| SET TASK |
Return exactly and only these lines: the first of the listing through the one containing "0.3, 0.1, 0.05)".
** Start SOURCE EXCERPT **
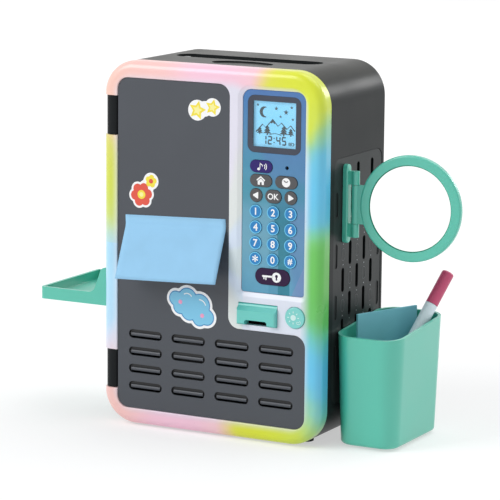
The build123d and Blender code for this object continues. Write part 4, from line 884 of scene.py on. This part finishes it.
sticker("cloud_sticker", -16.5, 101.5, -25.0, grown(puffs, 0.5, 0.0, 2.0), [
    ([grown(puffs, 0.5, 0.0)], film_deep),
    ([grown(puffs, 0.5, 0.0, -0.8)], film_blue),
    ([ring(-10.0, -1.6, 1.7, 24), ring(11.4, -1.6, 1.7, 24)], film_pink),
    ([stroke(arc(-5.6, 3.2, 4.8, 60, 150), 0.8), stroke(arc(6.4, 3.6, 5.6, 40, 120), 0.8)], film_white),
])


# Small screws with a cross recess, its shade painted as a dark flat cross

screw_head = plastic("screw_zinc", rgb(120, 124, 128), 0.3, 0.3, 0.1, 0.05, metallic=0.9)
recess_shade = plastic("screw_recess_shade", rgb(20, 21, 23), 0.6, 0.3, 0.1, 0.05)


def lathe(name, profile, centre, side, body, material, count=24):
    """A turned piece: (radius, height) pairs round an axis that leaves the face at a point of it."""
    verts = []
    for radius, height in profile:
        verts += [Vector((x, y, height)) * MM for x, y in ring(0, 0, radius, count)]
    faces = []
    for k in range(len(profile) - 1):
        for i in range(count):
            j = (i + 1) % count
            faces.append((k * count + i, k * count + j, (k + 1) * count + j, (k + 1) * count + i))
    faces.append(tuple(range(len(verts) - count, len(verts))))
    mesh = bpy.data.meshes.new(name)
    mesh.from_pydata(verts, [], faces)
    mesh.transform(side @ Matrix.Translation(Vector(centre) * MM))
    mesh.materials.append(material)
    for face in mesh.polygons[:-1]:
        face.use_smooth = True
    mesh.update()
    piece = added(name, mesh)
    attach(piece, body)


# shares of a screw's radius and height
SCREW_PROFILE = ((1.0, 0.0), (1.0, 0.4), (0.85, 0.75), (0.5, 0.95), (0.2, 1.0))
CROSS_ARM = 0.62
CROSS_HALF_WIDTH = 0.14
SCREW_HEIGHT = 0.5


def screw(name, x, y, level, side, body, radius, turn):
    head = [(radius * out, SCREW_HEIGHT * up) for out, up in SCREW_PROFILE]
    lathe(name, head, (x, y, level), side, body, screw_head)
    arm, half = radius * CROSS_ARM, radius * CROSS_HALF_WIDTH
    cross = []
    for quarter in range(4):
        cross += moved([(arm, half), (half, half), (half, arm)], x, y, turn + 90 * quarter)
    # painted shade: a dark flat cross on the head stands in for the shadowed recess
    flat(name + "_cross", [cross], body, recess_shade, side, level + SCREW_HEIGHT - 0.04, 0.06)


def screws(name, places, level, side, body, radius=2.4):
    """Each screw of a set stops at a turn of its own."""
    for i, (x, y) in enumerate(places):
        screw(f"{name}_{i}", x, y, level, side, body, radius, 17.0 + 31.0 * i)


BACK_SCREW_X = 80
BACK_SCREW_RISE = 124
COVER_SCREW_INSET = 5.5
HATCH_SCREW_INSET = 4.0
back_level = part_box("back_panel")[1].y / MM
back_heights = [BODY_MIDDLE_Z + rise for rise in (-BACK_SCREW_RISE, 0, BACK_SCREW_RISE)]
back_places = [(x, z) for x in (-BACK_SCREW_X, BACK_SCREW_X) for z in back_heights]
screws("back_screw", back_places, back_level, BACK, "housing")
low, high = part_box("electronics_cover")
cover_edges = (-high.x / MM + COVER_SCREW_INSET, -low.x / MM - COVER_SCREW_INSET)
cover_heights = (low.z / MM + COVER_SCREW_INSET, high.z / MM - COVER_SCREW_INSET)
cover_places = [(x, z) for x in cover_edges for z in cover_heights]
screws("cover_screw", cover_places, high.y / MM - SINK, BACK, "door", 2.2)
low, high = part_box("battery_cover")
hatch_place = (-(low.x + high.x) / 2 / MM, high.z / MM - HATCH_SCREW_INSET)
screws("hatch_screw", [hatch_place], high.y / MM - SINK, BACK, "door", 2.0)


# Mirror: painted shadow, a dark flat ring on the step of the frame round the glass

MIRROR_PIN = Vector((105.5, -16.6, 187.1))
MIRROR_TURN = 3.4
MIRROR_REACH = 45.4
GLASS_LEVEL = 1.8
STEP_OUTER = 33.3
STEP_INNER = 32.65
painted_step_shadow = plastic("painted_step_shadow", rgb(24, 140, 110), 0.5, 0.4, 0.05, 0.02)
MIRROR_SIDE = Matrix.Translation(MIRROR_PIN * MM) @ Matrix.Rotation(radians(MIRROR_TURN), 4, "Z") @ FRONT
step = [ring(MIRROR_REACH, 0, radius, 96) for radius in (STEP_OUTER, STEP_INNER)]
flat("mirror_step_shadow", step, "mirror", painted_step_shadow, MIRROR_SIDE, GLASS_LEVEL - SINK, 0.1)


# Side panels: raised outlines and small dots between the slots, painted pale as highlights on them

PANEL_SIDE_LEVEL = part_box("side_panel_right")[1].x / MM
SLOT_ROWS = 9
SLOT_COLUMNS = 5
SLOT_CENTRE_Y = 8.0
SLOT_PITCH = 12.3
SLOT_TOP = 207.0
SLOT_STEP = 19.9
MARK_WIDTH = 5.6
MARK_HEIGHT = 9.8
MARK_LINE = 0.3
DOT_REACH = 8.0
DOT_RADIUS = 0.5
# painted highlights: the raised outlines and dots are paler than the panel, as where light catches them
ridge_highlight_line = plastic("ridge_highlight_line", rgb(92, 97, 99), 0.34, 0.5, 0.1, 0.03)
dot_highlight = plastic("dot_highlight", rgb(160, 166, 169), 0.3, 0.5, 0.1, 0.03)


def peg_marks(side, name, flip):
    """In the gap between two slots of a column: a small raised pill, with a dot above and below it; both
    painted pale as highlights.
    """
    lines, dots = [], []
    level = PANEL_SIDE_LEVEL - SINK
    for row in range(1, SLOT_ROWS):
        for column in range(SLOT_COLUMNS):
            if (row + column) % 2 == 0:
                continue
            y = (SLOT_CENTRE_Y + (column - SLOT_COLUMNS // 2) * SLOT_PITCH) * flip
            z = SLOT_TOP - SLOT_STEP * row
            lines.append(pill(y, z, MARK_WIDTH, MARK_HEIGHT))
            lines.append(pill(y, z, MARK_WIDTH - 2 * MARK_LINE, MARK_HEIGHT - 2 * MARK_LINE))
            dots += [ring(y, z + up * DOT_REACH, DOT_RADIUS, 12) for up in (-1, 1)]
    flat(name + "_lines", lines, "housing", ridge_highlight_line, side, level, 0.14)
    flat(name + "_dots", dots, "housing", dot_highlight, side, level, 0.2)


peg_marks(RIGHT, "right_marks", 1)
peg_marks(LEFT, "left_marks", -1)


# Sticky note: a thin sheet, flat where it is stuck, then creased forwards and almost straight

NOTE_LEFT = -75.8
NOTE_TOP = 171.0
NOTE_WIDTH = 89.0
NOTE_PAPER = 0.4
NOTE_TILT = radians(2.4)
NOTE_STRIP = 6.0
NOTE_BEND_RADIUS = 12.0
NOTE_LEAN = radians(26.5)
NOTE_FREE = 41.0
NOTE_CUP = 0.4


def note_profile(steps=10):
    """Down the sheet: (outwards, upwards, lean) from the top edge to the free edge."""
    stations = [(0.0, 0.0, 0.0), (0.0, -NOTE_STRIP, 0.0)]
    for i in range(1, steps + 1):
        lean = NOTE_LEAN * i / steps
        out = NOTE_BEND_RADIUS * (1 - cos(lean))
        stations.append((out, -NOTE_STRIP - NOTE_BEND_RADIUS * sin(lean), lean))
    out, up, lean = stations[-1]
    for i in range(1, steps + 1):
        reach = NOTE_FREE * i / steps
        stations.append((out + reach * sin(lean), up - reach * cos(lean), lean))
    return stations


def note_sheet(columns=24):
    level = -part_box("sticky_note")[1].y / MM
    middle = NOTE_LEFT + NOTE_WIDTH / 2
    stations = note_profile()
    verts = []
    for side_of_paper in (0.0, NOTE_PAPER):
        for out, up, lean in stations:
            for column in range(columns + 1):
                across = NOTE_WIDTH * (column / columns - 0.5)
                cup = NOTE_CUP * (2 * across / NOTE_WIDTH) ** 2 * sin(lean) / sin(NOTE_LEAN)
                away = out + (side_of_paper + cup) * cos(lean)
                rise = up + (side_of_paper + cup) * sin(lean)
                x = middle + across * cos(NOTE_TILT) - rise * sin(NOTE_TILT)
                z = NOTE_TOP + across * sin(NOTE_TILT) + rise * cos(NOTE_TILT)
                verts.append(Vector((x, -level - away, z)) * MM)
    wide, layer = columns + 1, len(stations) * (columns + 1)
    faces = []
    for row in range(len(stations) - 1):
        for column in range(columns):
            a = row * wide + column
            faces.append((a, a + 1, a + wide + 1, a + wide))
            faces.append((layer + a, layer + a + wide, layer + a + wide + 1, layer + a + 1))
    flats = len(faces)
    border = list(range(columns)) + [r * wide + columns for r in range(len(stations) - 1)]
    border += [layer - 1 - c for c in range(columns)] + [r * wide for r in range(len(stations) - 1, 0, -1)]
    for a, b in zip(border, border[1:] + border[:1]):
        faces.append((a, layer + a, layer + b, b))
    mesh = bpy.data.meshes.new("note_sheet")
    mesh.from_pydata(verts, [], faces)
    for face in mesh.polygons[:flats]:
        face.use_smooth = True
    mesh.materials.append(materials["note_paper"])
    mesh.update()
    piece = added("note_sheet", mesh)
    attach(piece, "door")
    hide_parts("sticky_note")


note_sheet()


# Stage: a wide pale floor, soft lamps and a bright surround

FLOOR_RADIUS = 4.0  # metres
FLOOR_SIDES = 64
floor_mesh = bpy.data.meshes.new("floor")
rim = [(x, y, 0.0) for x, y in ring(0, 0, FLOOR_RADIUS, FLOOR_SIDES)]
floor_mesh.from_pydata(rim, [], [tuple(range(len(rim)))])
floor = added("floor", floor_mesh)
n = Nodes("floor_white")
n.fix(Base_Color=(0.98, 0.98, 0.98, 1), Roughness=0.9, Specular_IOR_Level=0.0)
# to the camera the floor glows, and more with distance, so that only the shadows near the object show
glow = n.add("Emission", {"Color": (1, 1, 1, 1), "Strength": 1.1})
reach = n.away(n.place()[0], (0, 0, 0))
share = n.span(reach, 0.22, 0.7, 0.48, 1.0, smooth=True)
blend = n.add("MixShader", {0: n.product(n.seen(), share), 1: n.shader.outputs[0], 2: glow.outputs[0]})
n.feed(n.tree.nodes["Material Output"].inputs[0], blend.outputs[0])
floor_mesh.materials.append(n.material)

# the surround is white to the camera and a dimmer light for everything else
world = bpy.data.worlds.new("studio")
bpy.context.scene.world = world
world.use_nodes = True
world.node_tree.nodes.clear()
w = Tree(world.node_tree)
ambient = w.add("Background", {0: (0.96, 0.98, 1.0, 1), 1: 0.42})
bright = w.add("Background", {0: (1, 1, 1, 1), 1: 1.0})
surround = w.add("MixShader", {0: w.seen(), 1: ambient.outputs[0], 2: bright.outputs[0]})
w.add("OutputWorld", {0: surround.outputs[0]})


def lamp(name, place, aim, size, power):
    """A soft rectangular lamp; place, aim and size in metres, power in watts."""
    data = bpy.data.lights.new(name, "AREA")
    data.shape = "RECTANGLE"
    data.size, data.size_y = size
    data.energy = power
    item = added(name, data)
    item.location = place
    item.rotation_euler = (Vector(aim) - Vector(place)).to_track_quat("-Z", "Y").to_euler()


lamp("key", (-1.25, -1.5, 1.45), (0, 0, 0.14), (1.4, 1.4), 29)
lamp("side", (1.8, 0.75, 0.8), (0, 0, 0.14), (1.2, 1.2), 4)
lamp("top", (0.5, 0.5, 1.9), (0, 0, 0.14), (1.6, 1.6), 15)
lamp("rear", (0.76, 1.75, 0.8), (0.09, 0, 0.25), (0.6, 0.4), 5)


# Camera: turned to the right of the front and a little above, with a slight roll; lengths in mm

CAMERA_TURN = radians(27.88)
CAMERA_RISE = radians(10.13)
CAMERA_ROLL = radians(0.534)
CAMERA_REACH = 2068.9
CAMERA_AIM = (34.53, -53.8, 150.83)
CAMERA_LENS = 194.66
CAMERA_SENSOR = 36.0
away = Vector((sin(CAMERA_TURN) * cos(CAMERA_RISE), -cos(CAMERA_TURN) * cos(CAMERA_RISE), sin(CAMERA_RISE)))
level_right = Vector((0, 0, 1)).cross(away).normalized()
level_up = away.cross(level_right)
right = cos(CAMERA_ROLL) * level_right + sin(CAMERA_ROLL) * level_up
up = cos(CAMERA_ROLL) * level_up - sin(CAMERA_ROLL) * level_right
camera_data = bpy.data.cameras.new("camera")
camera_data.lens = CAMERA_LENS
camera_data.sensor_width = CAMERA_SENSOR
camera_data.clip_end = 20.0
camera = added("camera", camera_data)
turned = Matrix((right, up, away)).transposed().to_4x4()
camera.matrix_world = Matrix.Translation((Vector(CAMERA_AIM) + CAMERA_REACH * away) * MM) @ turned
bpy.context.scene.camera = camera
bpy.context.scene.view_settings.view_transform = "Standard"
** End SOURCE EXCERPT **
| RESULT FOR THIS TASK |
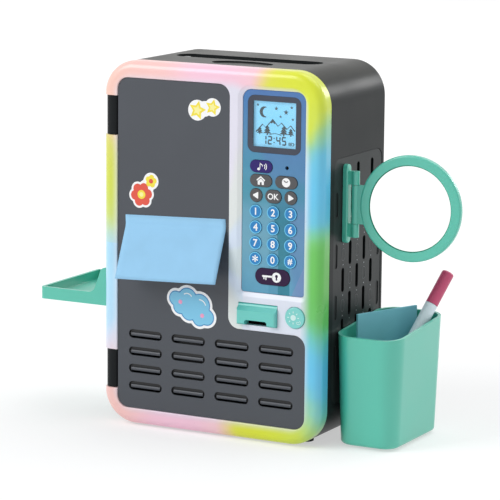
The build123d and Blender code for this object continues. Write part 4, from line 884 of scene.py on. This part finishes it.
sticker("cloud_sticker", -16.5, 101.5, -25.0, grown(puffs, 0.5, 0.0, 2.0), [
    ([grown(puffs, 0.5, 0.0)], film_deep),
    ([grown(puffs, 0.5, 0.0, -0.8)], film_blue),
    ([ring(-10.0, -1.6, 1.7, 24), ring(11.4, -1.6, 1.7, 24)], film_pink),
    ([stroke(arc(-5.6, 3.2, 4.8, 60, 150), 0.8), stroke(arc(6.4, 3.6, 5.6, 40, 120), 0.8)], film_white),
])


# Small screws with a cross recess, its shade painted as a dark flat cross

screw_head = plastic("screw_zinc", rgb(120, 124, 128), 0.3, 0.3, 0.1, 0.05, metallic=0.9)
recess_shade = plastic("screw_recess_shade", rgb(20, 21, 23), 0.6, 0.3, 0.1, 0.05)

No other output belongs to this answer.